Fortunately, the company has a strong shareholder and institutional base, he says, including MMG (4%), Sentry (3%), JP Morgan (2%), Tocqueville (2%) and RBC (1%). Osisko Gold Royalties (TSX: OR; NYSE: OR) and Osisko Mining (TSX: OSK) own 33% and 16%, while board and management hold 3%.

“Internally we call ourselves ‘Osisko West,’” Kosec says, adding that the only reason why the company didn’t change its name is because ‘Barkerville’ has historic significance in the province.

Barkerville has attracted interest and investment since the famed Cariboo Gold Rush of 1861. Based on historic estimates, gold production in the Cariboo area totalled 3.2 million oz. from alluvial production and 1.3 million oz. from lode mines.
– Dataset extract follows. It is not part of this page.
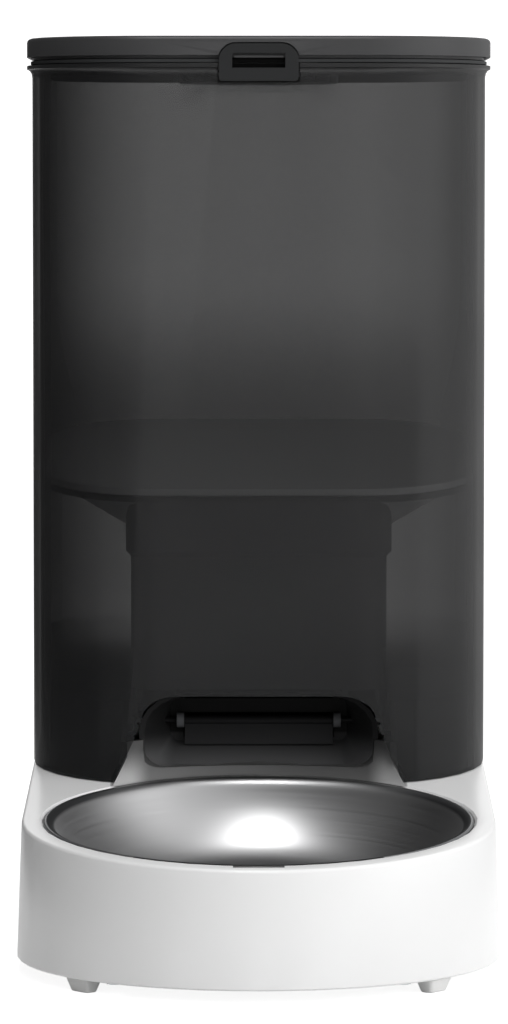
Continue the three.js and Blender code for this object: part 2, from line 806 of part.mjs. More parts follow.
const idlerRadians = idlerAngle * degree;
const motorRadians = motorAngle * degree;
const gearModule = (2 * towerDepth * trainShare) / (rotorTeeth + 2 * idlerTeeth + pinionTeeth);
const rotorToIdler = (gearModule * (rotorTeeth + idlerTeeth)) / 2;
const idlerToPinion = (gearModule * (idlerTeeth + pinionTeeth)) / 2;
const idlerY = barrelY + rotorToIdler * Math.cos(idlerRadians);
const idlerZ = barrelHeight + rotorToIdler * Math.sin(idlerRadians);
const motorY = idlerY + idlerToPinion * Math.cos(motorRadians);
const motorZ = idlerZ + idlerToPinion * Math.sin(motorRadians);
const bushOut = shaftRadius + turnGap + bushWall;

function sidePlate(from, to, circles, bores) {
  const low = chassisFloor + seatGap;
  const legReach = barrelOut - postRadius;
  const legs = [-1, 1].map((side) => [barrelY + side * legReach, low + postRadius, postRadius]);
  const foot = box(from, to, barrelY - barrelOut, barrelY + barrelOut, low, low + postRadius);
  const plate = pushed(hullShape([[barrelY, barrelHeight, barrelOut], ...legs, ...circles]), 'x', from, to);
  const holes = bores.map(([y, z, radius]) =>
    rod(radius, 'x', from - overrun, to + overrun, [y, z], roundSteps),
  );
  return cut(joined(plate, foot), ...holes);
}

function makeSideLeft() {
  return cut(
    sidePlate(-plateOut, -plateIn, [], [[barrelY, barrelHeight, bushOut + turnGap]]),
    funnelSpace(),
    scoopSpace(),
  );
}

function makeGearPlate() {
  const motorPad = [motorY, motorZ, motorRadius + bushWall];
  const bores = [
    [barrelY, barrelHeight, bushOut + turnGap],
    [idlerY, idlerZ, motorShaft + turnGap],
    [motorY, motorZ, motorShaft + slipGap],
  ];
  return cut(sidePlate(plateIn, plateOut, [motorPad], bores), funnelSpace(), scoopSpace());
}

function makeBush(side) {
  const bore = boreRadius(shaftRadius + turnGap, smallSteps);
  const profile = [
    [bore, plateIn - seatGap / 2],
    [bushOut, plateIn - seatGap / 2],
    [bushOut, plateOut + seatGap],
    [bushOut + bushFlange, plateOut + seatGap],
    [bushOut + bushFlange, plateOut + seatGap + bushFlange],
    [bore, plateOut + seatGap + bushFlange],
    [bore, plateIn - seatGap / 2],
  ];
  return turned(profile, smallSteps).rotateY(side * quarter).translate(0, barrelY, barrelHeight);
}

function makeRotor() {
  const tip = barrelRadius - vaneTipGap;
  const points = Array.from({ length: vaneCount }, (_, index) => {
    const middle = (index * 4 * quarter) / vaneCount;
    const spread = Math.asin(vaneThickness / 2 / rotorHub);
    const tipSpread = Math.asin(vaneThickness / 2 / tip);
    const valley = (2 * quarter) / vaneCount;
    return [
      [rotorHub, middle - spread],
      [tip, middle - tipSpread],
      [tip, middle + tipSpread],
      [rotorHub, middle + spread],
      [rotorHub, middle + valley],
    ];
  }).flat();
  const outline = points.map(([radius, angle]) => [
    barrelY + radius * Math.cos(angle),
    barrelHeight + radius * Math.sin(angle),
  ]);
  const length = barrelHalf - slipGap;
  return cut(
    pushed(outline, 'x', -length, length),
    rod(shaftRadius + turnGap, 'x', -half, half, [barrelY, barrelHeight]),
  );
}

// An involute spur gear drawn about its own centre, with a tooth's middle at the given angle
function gearOutline(teeth, phase) {
  const pitch = (gearModule * teeth) / 2;
  const pressure = pressureAngle * degree;
  const baseCircle = pitch * Math.cos(pressure);
  const tip = pitch + gearModule;
  const root = pitch - gearModule * rootShare;
  const involute = (angle) => Math.tan(angle) - angle;
  const halfTooth = quarter / teeth - gearBacklash / (4 * pitch);
  const spreadAt = (radius) =>
    halfTooth + involute(pressure) - involute(Math.acos(Math.min(1, baseCircle / radius)));
  const rootSpread = spreadAt(Math.max(root, baseCircle)) * rootSpreadShare;
  const flank = [[root, rootSpread], [pitch, spreadAt(pitch)], [tip, spreadAt(tip)]];
  const outline = [];
  for (let tooth = 0; tooth < teeth; tooth += 1) {
    const middle = phase + (tooth * 4 * quarter) / teeth;
    const rising = flank.map(([radius, spread]) => [radius, middle - spread]);
    const falling = flank.map(([radius, spread]) => [radius, middle + spread]).reverse();
    for (const [radius, angle] of [...rising, ...falling]) {
      outline.push([radius * Math.cos(angle), radius * Math.sin(angle)]);
    }
  }
  return outline;
}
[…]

The Aurum mine (now Island Mountain), was one of Newmont Mining’s (NYSE: NEM) first mines and JP Morgan’s first mine finance, Kosec says. (Newmont owned the mine from 1934 until 1967.)

Indeed, Barkerville “was one of the main reasons B.C. joined Canada,” Kosec says, “because with all the miners that came to B.C. from California in the 1860s, B.C. was afraid of getting annexed to the U.S., so they joined Canada, and that’s one of the reasons why we didn’t change the name.”

Barkerville operates in the town of Wells, 78 km from Quesnel, and as the crow flies, 440 km northeast of Vancouver.